Floating point allows computers to store very large numbers and also decimals, but the format still has a specific number of bits, and that limits the range of floating point values and mathematical operations just like with integers. However with floating point, values that exceed the limitation may result in round off errors instead.

Most real numbers can't be represented exactly—even with floating point.

  1. For example, try1 / 3.

The decimal representation of \frac13 is 0.33333... It has infinitely many digits, so the closest you can come in floating point isn't exactly \frac13; it gets cut off after a while.

Roundoff errors can result in some pretty weird calculations...

  1. Try (0.2) + (0.4) and then try (7.6) + (8.7).

This isn't a bug with Snap!. Many other languages (like JavaScript) will report the same values for these calculations.

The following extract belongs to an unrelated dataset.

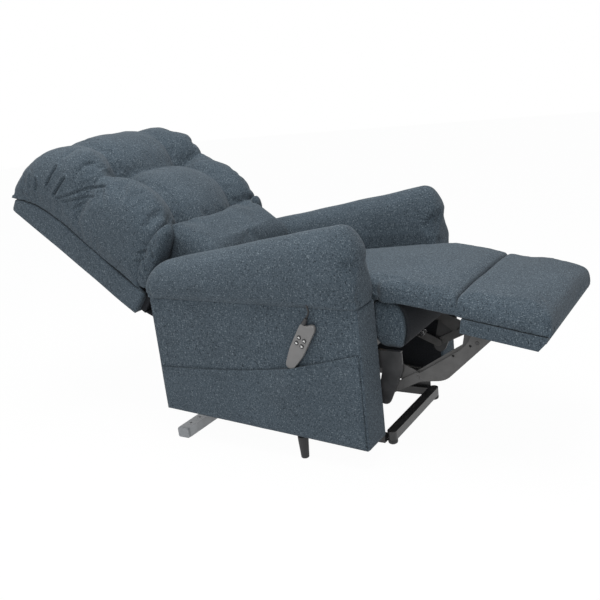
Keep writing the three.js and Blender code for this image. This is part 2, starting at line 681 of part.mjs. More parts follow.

Computer arithmetic on integers is straightforward. Either you get an exactly correct integer result or, if the result won't fit in integer representation, you get an overflow error and the result is, usually, converted to floating point representation (like 30! was).

By contrast, computer arithmetic on floating point numbers is hard to get exactly right. Prior to 1985, every model of computer had a slightly different floating point format, and all of them got wrong answers to certain problems. This situation was resolved by the IEEE 754 floating point standard, which is now used by every computer manufacturer and has been improved several times since it was created in 1985.

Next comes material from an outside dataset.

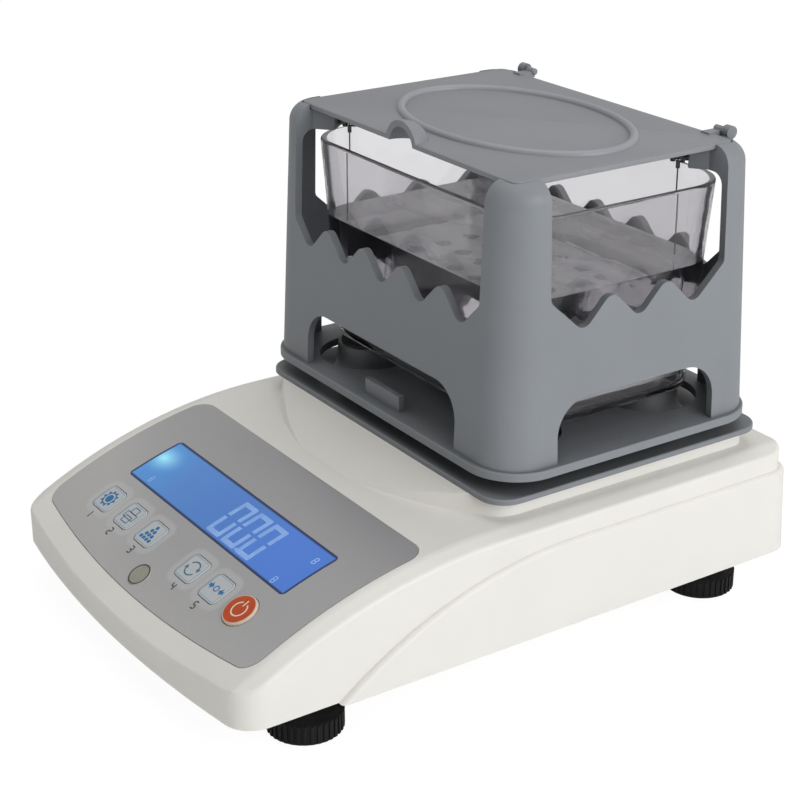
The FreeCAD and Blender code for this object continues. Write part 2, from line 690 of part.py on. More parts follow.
def wave_window(half_w, valleys, through, across_x):
    """Window cut: wavy sill with a number of dips, straight sides, open at the top."""
    first = -(valleys - 1) / 2 * WAVE_PITCH
    top = CAGE_H + 12
    sill = [(-half_w, WAVE_VALLEY + min(half_w + first, WAVE_PITCH / 2 + 0.6), 3.0)]
    for i in range(valleys):
        sill.append((first + i * WAVE_PITCH, WAVE_VALLEY, WAVE_R))
        if i < valleys - 1:
            sill.append((first + (i + 0.5) * WAVE_PITCH, WAVE_PEAK, WAVE_R))
    sill.append((half_w, sill[0][1], 3.0))
    corners = [(-half_w, top, 0)] + sill + [(half_w, top, 0)]
    return side_cut(corners, through, across_x)


def arch_cut(size, through, across_x):
    half_w, height = size
    corners = [(-half_w, 0, 0), (-half_w, height, ARCH_R), (half_w, height, ARCH_R), (half_w, 0, 0)]
    return side_cut(corners, through, across_x)


def pin_ends(sx, sy):
    """Start inside the corner block and outer end of a hanger pin."""
    inner = vec(sx * 67.0, CAGE_Y + sy * 45.0, HANGER_Z + 1.5)
    outer = vec(sx * (WIRE_XY[0] - 1.2), CAGE_Y + sy * (WIRE_XY[1] - 0.8), HANGER_Z + 1.5)
    return inner, outer


def weighing_cage():
    outer = tapered(CAGE_FOOT_HALF, CAGE_CORNER_R[0], FLANGE_TOP - 0.5, CAGE_TOP_HALF, CAGE_CORNER_R[1],
                    FLANGE_TOP + CAGE_H)
    outer = fillet_where(outer, CAGE_TOP_R, lambda e: e.BoundBox.ZMin > FLANGE_TOP + CAGE_H - 0.1)
    room_top = FLANGE_TOP + CAGE_H - CAGE_TOP_T
    inner = tapered([h - CAGE_WALL for h in CAGE_FOOT_HALF], CAGE_CORNER_R[0] - CAGE_WALL, FLANGE_TOP - 1,
                    [h - CAGE_WALL + 0.2 for h in CAGE_TOP_HALF], CAGE_CORNER_R[1] - CAGE_WALL, room_top)
    inner = fillet_where(inner, CAGE_TOP_R - CAGE_WALL, lambda e: e.BoundBox.ZMin > room_top - 0.1)
    body = outer.cut(inner)
    body = body.cut(wave_window(FRONT_WINDOW, 5, 90, False))
    body = body.cut(wave_window(SIDE_WINDOW, 3, 110, True))
    body = body.cut(arch_cut(FRONT_ARCH, 90, False))
    body = body.cut(arch_cut(SIDE_ARCH, 110, True))
    pocket_floor = FLANGE_TOP + CAGE_H - LID_T - 0.3
    body = body.cut(slab([h + LID_GAP for h in LID_HALF], LID_R + LID_GAP, pocket_floor, pocket_floor + 20))
    for sx in (-1, 1):
        x = sx * EAR_X
        ear = rod(2.6, vec(x - 1.7, HINGE_Y, HINGE_Z), vec(x + 1.7, HINGE_Y, HINGE_Z))
        web = box(x - 1.7, x + 1.7, HINGE_Y - 2.2, HINGE_Y + 0.8, HINGE_Z - 6.5, HINGE_Z)
        body = body.fuse(ear).fuse(web)
        bore = rod(HINGE_PIN_R + 0.05, vec(sx * 62.0, HINGE_Y, HINGE_Z), vec(sx * 66.2, HINGE_Y, HINGE_Z))
        body = body.cut(bore)
    floor = slab(FLANGE_HALF, FLANGE_R, FLANGE_TOP - FLANGE_T, FLANGE_TOP)
    floor = floor.makeFillet(0.6, [e for e in floor.Edges if e.BoundBox.ZMin > FLANGE_TOP - 0.01])
    for x, y in four(*POST_XY):
        floor = floor.cut(post(HOLE_R, x, y, 60, 90))
    tab = box(-12.2, 12.2, CAGE_Y - 61.0, CAGE_Y - 58.5, FLANGE_TOP - 1, FLANGE_TOP + 6.6)
    body = body.fuse(floor).fuse(tab)
    for sx in (-1, 1):
        for sy in (-1, 1):
            start, end = pin_ends(sx, sy)
            body = body.cut(rod(1.7, start, end))
    return body.removeSplitter()


def hanger_pins():
    pins = []
    for sx in (-1, 1):
        for sy in (-1, 1):
            start, end = pin_ends(sx, sy)
            pin = rod(1.7, start, end)
            back = start.sub(end)
            back.normalize()
            collar = rod(2.6, end.add(back * 1.6), end)
            eye = post(WIRE_R, sx * WIRE_XY[0], CAGE_Y + sy * WIRE_XY[1], HANGER_Z - 5, HANGER_Z + 0.6)
            pins.append(pin.fuse(collar).cut(eye))
    return Part.makeCompound(pins)


def suspension_wires():
    wires = []
    for x, y in four(*WIRE_XY):
        wires.append(post(WIRE_R, x, y, PAN_Z + 1.5, HANGER_Z + 0.6))
    return Part.makeCompound(wires)


def wire_ferrules():
    ferrules = []
    for x, y in four(*WIRE_XY):
        for z in (HANGER_Z - 5.4, PAN_Z + 4.2):
            ferrules.append(post(1.9, x, y, z, z + 4.0).cut(post(WIRE_R, x, y, z - 1, z + 6)))
    return Part.makeCompound(ferrules)


def immersion_pan():
    pan = slab(PAN_HALF, 6.0, PAN_Z, PAN_Z + 4.0)
    pan = pan.cut(slab([h - 1.2 for h in PAN_HALF], 4.8, PAN_Z + 1.2, 200))
    for i in range(-3, 4):
        for j in range(-2, 3):
            pan = pan.cut(post(4.0, i * 14.0, CAGE_Y + j * 14.0, 0, 200))
    for x, y in four(*WIRE_XY):
        pan = pan.fuse(post(2.6, x, y, PAN_Z, PAN_Z + 1.5))
    return pan.removeSplitter()


def carrier_post():
    """Stem from the cage floor down through the housing to the bracket."""
    base = CELL_Z + CELL_H + 4.0
    profile = [(0, base), (5.0, base), (5.0, FLANGE_TOP - FLANGE_T - 5), (6.5, FLANGE_TOP - FLANGE_T - 3),
               (6.5, FLANGE_TOP - FLANGE_T), (0, FLANGE_TOP - FLANGE_T)]
    return revolve(profile, 0, CAGE_Y)


def carrier_bracket():
    low = CELL_Z + CELL_H + 0.6
    plate = slab((32.0, 9.0), 3.0, low, low + 3.4, (22.0, CAGE_Y))
    return plate


def carrier_screw():
    head = FLANGE_TOP
    disc = post(4.5, 0, CAGE_Y, head, head + 2.2)
    return disc.cut(post(1.8, 0, CAGE_Y, head + 0.6, head + 5))


# ---------------------------------------------------------------- lid
def cage_lid():
    top = FLANGE_TOP + CAGE_H
    plate = slab(LID_HALF, LID_R, top - LID_T, top)
    inner_r, outer_r = LID_RING_R
    ring = post(outer_r, LID_RING_X, CAGE_Y, top - 0.5, top + 1.0)
    ring = ring.cut(post(inner_r, LID_RING_X, CAGE_Y, 0, 300))
    ring = ring.makeFillet(0.6, [e for e in ring.Edges if e.BoundBox.ZMin > top + 0.9])
    ring = ring.common(slab([h - 0.4 for h in LID_HALF], LID_R, 0, 300))
    lid = plate.fuse(ring)
    notch_z = top - 2.1
    notch_x = 1.2
    front, back = CAGE_Y - LID_HALF[1], CAGE_Y - 44.0
    tunnel = rod(10.2, vec(notch_x, front, notch_z), vec(notch_x, back - 2, notch_z))
    tunnel = tunnel.fuse(Part.makeSphere(10.2, vec(notch_x, back - 2, notch_z)))
    hollow = rod(7.7, vec(notch_x, front - 5, notch_z), vec(notch_x, back - 2, notch_z))
    hollow = hollow.fuse(Part.makeSphere(7.7, vec(notch_x, back - 2, notch_z)))
    above = box(-30, 30, front, CAGE_Y, top - LID_T, top + 20)
    lid = lid.fuse(tunnel.common(above)).cut(hollow)
    for sx in (-1, 1):
        x = sx * LUG_X
        knuckle = rod(2.9, vec(x - 1.8, HINGE_Y, HINGE_Z), vec(x + 1.8, HINGE_Y, HINGE_Z))
        arm = box(x - 1.8, x + 1.8, CAGE_Y + LID_HALF[1] - 3, HINGE_Y, HINGE_Z - 2.6, HINGE_Z + 1.4)
        lid = lid.fuse(knuckle).fuse(arm)
        lid = lid.cut(rod(HINGE_PIN_R, vec(sx * 59.4, HINGE_Y, HINGE_Z), vec(sx * 70, HINGE_Y, HINGE_Z)))
    return lid.removeSplitter()


def lid_pins():
    pins = []
    for sx in (-1, 1):
        pins.append(rod(HINGE_PIN_R, vec(sx * 59.4, HINGE_Y, HINGE_Z), vec(sx * 66.0, HINGE_Y, HINGE_Z)))
    return Part.makeCompound(pins)


# ---------------------------------------------------------------- levelling feet
def foot_stud(x, y):
    """Threaded stud with a rubber-shod disc at its lower end."""
    stud = post(STUD_R, x, y, 1.0, BASE_Z + 18)
    stud = stud.makeChamfer(0.8, [e for e in stud.Edges if e.BoundBox.ZMin > BASE_Z + 17])
    return stud.fuse(post(10.0, x, y, 0.0, 1.4))


def foot_knob(x, y):
    """Ribbed hand wheel that turns the stud."""
    knob = post(KNOB_R - 0.5, x, y, 0.5, KNOB_H)
    for i in range(36):
        angle = 2 * math.pi * i / 36
        rib = Part.makeBox(1.6, 1.3, KNOB_H - 1.1, vec(KNOB_R - 1.6, -0.65, 0.8))
        rib.rotate(vec(0, 0, 0), vec(0, 0, 1), math.degrees(angle))
        rib.translate(vec(x, y, 0))
        knob = knob.fuse(rib)
    knob = knob.cut(post(10.4, x, y, 0, 1.8))
    return knob.cut(post(STUD_BORE_R, x, y, 0, 60))


# ---------------------------------------------------------------- write the nodes
PLAIN_NODES = [base_cover, base_tray, foot_inserts, case_screws, panel_overlay, power_key, key_board,
               key_switches, display_window, lcd_module, bubble_level, level_lens, main_board, board_parts,
               board_standoffs, load_cell, cell_mount, cell_screws, battery_pack, dc_jack, data_port,
               tank_support_plate, post_pads, water_tank, weighing_cage, hanger_pins, suspension_wires,
               wire_ferrules, immersion_pan, carrier_post, carrier_bracket, carrier_screw, cage_lid, lid_pins]

for build in PLAIN_NODES:
    export(build(), build.__name__)

for key_name, key_x in KEYS.items():
    export(membrane_key(key_x), key_name)

for side, side_x in (("left", -FOOT_X), ("right", FOOT_X)):
    for end, end_y in zip(("front", "rear"), FOOT_Y):
        export(foot_stud(side_x, end_y), "foot_stud_" + end + "_" + side)
        export(foot_knob(side_x, end_y), "foot_knob_" + end + "_" + side)
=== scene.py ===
"""Looks of the benchtop density meter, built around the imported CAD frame. Metres, +Z up."""
import json
import math

import bmesh
import bpy
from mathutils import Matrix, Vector


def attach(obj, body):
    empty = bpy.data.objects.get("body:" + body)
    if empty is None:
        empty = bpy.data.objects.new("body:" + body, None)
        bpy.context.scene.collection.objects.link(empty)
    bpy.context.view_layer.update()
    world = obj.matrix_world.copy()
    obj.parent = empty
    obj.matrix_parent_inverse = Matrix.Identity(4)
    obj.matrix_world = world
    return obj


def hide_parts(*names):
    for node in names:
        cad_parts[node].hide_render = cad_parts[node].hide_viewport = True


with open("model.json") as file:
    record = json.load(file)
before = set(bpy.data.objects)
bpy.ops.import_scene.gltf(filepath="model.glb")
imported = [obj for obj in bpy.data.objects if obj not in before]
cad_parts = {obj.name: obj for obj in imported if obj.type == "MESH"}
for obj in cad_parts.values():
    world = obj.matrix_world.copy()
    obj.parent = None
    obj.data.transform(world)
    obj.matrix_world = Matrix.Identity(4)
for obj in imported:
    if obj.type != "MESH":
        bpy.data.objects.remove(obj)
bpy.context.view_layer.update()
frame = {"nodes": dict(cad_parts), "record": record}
NODES = frame["nodes"]
MM = 0.001

# ---------------------------------------------------------------- places shared with the CAD
ORIGIN_Y = 3.95          # the CAD moves its drawing datum by this much
CAGE_Y = 57.5 - ORIGIN_Y
FLANGE_TOP = 79.5
DECK_Z = 60.7
PANEL_R = 217.4          # the control panel is an arc of this radius,
PANEL_Y = -10.6 - ORIGIN_Y  # and leaves the deck here
TANK_FLOOR_Z = 86.0
TANK_RIM_Z = 173.0
TANK_CENTRE = (0.8, CAGE_Y + 0.8)
TANK_FOOT_HALF = (70.0, 46.0)
TANK_RIM_HALF = (76.0, 51.5)
TANK_WALL = 2.6

# water in the tank
WATER_Z = 140.5
WATER_OVERLAP = 0.06     # into the tank's inner faces, so that no air gap shows
WATER_CORNER = 14.6      # corner radius at the tank's foot,
WATER_CORNER_GROWTH = 2.4  # and what it gains up to the rim
WATER_EDGE = 2.5         # rounding of the lower edge,
WATER_EDGE_MIDDLE = 0.7  # and the point between its ends
WATER_EDGE_CORNER = 0.8  # the corner radius shrinks there by this share of the inset

# lid, with the hinge line behind it
LID_HALF = (74.0, 52.6)
LID_FRONT_Y = CAGE_Y - LID_HALF[1]
LID_TOP = FLANGE_TOP + 108.1
LID_T = 2.0
LID_R = 4.0
LID_BEVEL = 0.2          # along the lower edge
LID_ROUNDING = 0.5       # along the upper edge,
LID_ROUNDING_MIDDLE = 0.15  # and the point between its ends
HINGE_Y = CAGE_Y + 57.6
HINGE_Z = FLANGE_TOP + 108.7
LUG_X = (57.0, 62.8)     # ends of the bar on the hinge line
LUG_R = 1.5
LUG_ARM_X = (57.8, 62.4)
LUG_ARM_Y = (CAGE_Y + LID_HALF[1] - 3.0, HINGE_Y + 0.2)
LUG_ARM_Z = (HINGE_Z - 2.4, HINGE_Z + 0.1)
RIDGE_CENTRE = (2.0, CAGE_Y + 1.2)
RIDGE_HALF = (58.2, 37.5)
RIDGE_W = 3.6
RIDGE_H = 1.8
RIDGE_FOOT = -0.3        # the ridge starts this deep in the lid,
RIDGE_SHOULDER = 0.1     # and stands upright up to here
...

How does a programming language know whether to interpret a bit sequence as an integer, a floating point, a text string of Unicode characters, an instruction, or something else? Programming languages differ in how they do this, but there's always some extra bit sequence that encodes the data type of any sequence of bits that tells the computer how to interpret it.

At the lowest level of software abstraction, everything in a computer is represented as a binary sequence. For example:
  1. Talk with Your Partner What's the rightmost digit in the binary representation of 15551212?
  2. What's the rightmost bit ("binary digit") of 123456789?
  3. Develop a rule for finding the rightmost bit of any base 10 number.